One last bonus question: What is nirvana?

Nirvana is a breakthrough in consciousness such that you never conceive of a separate self ever again. There you have it, from someone who doesn’t know [laughs]. That’s how I would put it. If you don’t conceive of a self, you’ve uprooted all selfish behavior, including grasping and craving, and hence no more dukkha. No more greed, hatred or delusion.

It is a breakthrough such that you’re no longer fooled by an illusion. If you go down to the beach, you can see the edge of the world six miles offshore; sometimes you can even see a ship fall over the edge if it sails too close. But when you break through the illusion and realize the world is a sphere, with gravity and all that, you see the same thing with your eyes but no longer regard it as the edge of the world. Nirvana is the non-conceiving of any edge of the world—nor of any separate self.

It sounds like you are in the camp of looking at it as a psychological transformation rather than a breakthrough to an unconditioned transcendent reality?
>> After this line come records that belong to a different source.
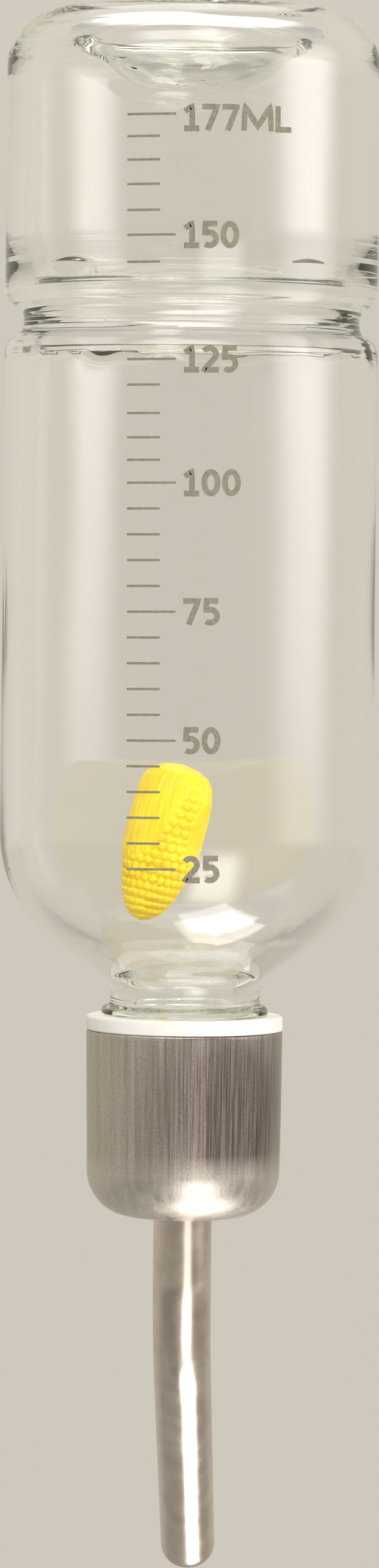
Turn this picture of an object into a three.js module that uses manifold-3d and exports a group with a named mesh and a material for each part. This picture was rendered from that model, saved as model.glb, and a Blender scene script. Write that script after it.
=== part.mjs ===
// A rabbit water bottle that hangs neck down: a thick glass bottle with a groove for a wire hanger, a plastic
// screw cap in a drawn steel cover, a bent steel drinking tube with two valve balls, and a hollow float.
// Millimetres, +Z up. The origin is on the bottle's axis, halfway up the hanger groove.
import * as THREE from "three";
import { mergeVertices } from "three/addons/utils/BufferGeometryUtils.js";
import Module from "manifold-3d";

// ---- Driving dimensions ----

// Glass body. The bottle's own base is on top, because it is used upside down.
const BODY_R = 24.6;
const GLASS_WALL = 2.5;
const BASE_Z = 41.2;
const HEEL_R = 7.5;
const PUSH_UP_R = 16;
const PUSH_UP_DEPTH = 8.2;
const DOME_DEPTH = 8;
const INNER_HEEL_R = 5.5;
const INNER_HEEL_Z = 33;

// Hanger groove, symmetric about z = 0.
const GROOVE_R = 22.1;
const GROOVE_HALF_FLOOR = 1.75;
const GROOVE_EDGE_R = 2.5;
const RIDGE_CREST_Z = 1;
const RIDGE_UP = 11;
const RIDGE_DOWN = 6;
const RIDGE_RISE = 1.6;

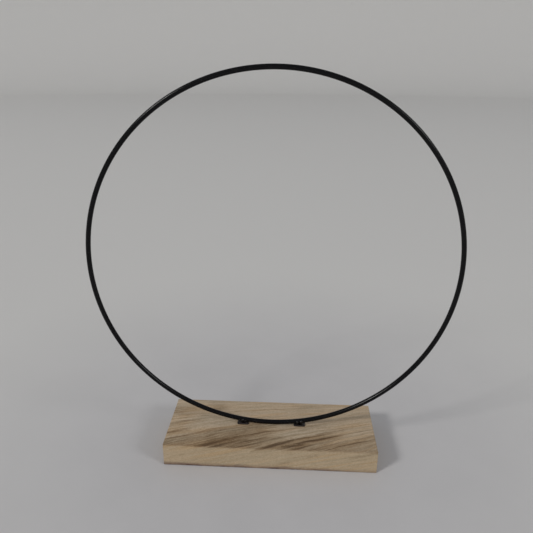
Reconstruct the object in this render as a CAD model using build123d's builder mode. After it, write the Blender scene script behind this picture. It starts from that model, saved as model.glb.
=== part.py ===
"""Wreath frame: a black wire ring standing upright on a plain wooden block.

The wire is bent into one full circle. Two small steel feet are welded under it, and a threaded stud
in each foot passes down through the block to a washer and nut, sunk in a counterbore on the underside.

Millimetres. The origin is the centre of the block's underside, +Z is up and -Y is the front.
"""

from build123d import *
import os
from math import asin, cos, degrees, radians

# Wooden block
block_length = 180.0
block_depth = 66.0
block_height = 20.8
block_edge_chamfer = 0.4

# Ring of round wire: the sizes are over its coating
ring_outer_diameter = 300.0
wire_diameter = 4.0
ring_y = 0.5

# Feet: one each side of the ring's lowest point
foot_spacing = 50.0
foot_width = 10.0
foot_depth = 5.6
foot_thickness = 1.2
foot_corner_radius = 1.2

# Weld lump that wraps the wire's lower half above each foot
weld_length = 7.0
weld_diameter = 5.5
weld_drop = 1.1

# M4 hardware
thread_diameter = 4.0
stud_length = 18.6
stud_end_chamfer = 0.5
stud_hole_diameter = 4.5
counterbore_diameter = 12.0
counterbore_depth = 8.0
washer_outer_diameter = 9.0
washer_bore_diameter = 4.3
washer_thickness = 0.8
nut_across_flats = 7.0
nut_height = 3.2
nut_corner_cut = 0.7
nut_corner_cut_height = 0.4
nut_bore_chamfer = 0.3

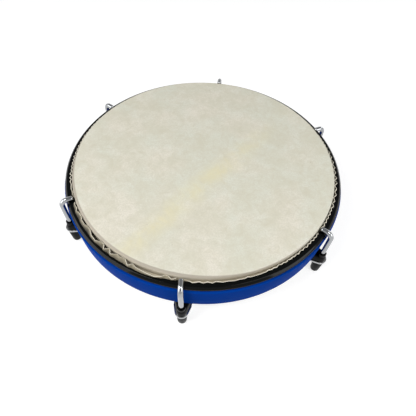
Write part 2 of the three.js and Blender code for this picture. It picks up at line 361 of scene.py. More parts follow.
# Single pleats of the cut edge, as degrees round the drum from its front and the edge's distance from
# the drum's axis in millimetres.
pleats = [
    (-68, 152.9), (-65.5, 153.4), (-63, 152.6), (-61, 153.5), (-59, 152.5), (-56, 153.6), (-54.5, 153.1),
    (-53, 154.2), (-50.3, 151.7), (-48, 153.8), (-45.5, 153.9), (-42.6, 152.2), (-39.6, 154.6),
    (-36.6, 155.1), (-33.3, 151.9), (-31.6, 155.5), (-30, 152.4), (-28.3, 155.4), (-26, 153.0),
    (-24.6, 153.6), (-22.8, 152.3), (-20.3, 155.8), (-19, 153.6), (-17, 154.9), (-13.6, 155.5),
    (-10, 156.0), (-7.8, 154.8), (-5.8, 151.6), (-3.8, 154.8), (-2.1, 152.4), (0, 152.2), (1.4, 153.6),
    (2.6, 153.6), (3.5, 155.1), (5.9, 153.1), (7.4, 154.9), (8.7, 152.9), (10.4, 155.1), (11.7, 152.6),
    (14, 154.7), (16.2, 154.0), (18.1, 154.8), (20, 154.1), (22, 154.6), (23.2, 152.9), (24.2, 154.5),
    (27, 154.5), (30, 154.4), (31.4, 153.1), (32.4, 154.3), (33.6, 153.2),
]
# Beyond them the edge is a closer zigzag, deeper at the drum's right side than behind. Its steps are
# in degrees, and its outer and inner corners in millimetres from the axis.
zigzag_seed = 12
zigzag_end = 290
deep_start = 72
deep_end = 106
deep_steps = (1.3, 1.9)
deep_outer = (154.5, 155.3)
even_steps = (0.9, 1.25)
even_outer = (153.7, 154.6)
zigzag_inner = (151.9, 152.8)
zigzag = random.Random(zigzag_seed)
while pleats[-1][0] < zigzag_end:
    deep = deep_start < pleats[-1][0] < deep_end
    steps = deep_steps if deep else even_steps
    outer = zigzag.uniform(*(deep_outer if deep else even_outer))
    pleats.append((pleats[-1][0] + zigzag.uniform(*steps), outer))
    pleats.append((pleats[-1][0] + zigzag.uniform(*steps), zigzag.uniform(*zigzag_inner)))
pleats.pop()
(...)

I’m firmly in agreement with Nāgārjuna in that I don’t think nirvana has ontological existence. There is not a breakthrough to something separate, but there is a transcendent breakthrough that happens in shattering this illusion of self. That’s the key point: uprooting of the conceit “I am.” When that happens, what you’ve done is realized the transcendent by having understood that there are no objects. You’ve gotten beyond subject-object duality and have experienced the entire universe unfolding as an organic whole—yourself included—but not as a separate entity and without any identification of yourself with the whole, either. But the emphasis is upon how to open the door, not about what’s on the other side. Do that and you’ll know for sure, instead of listening to me speculate.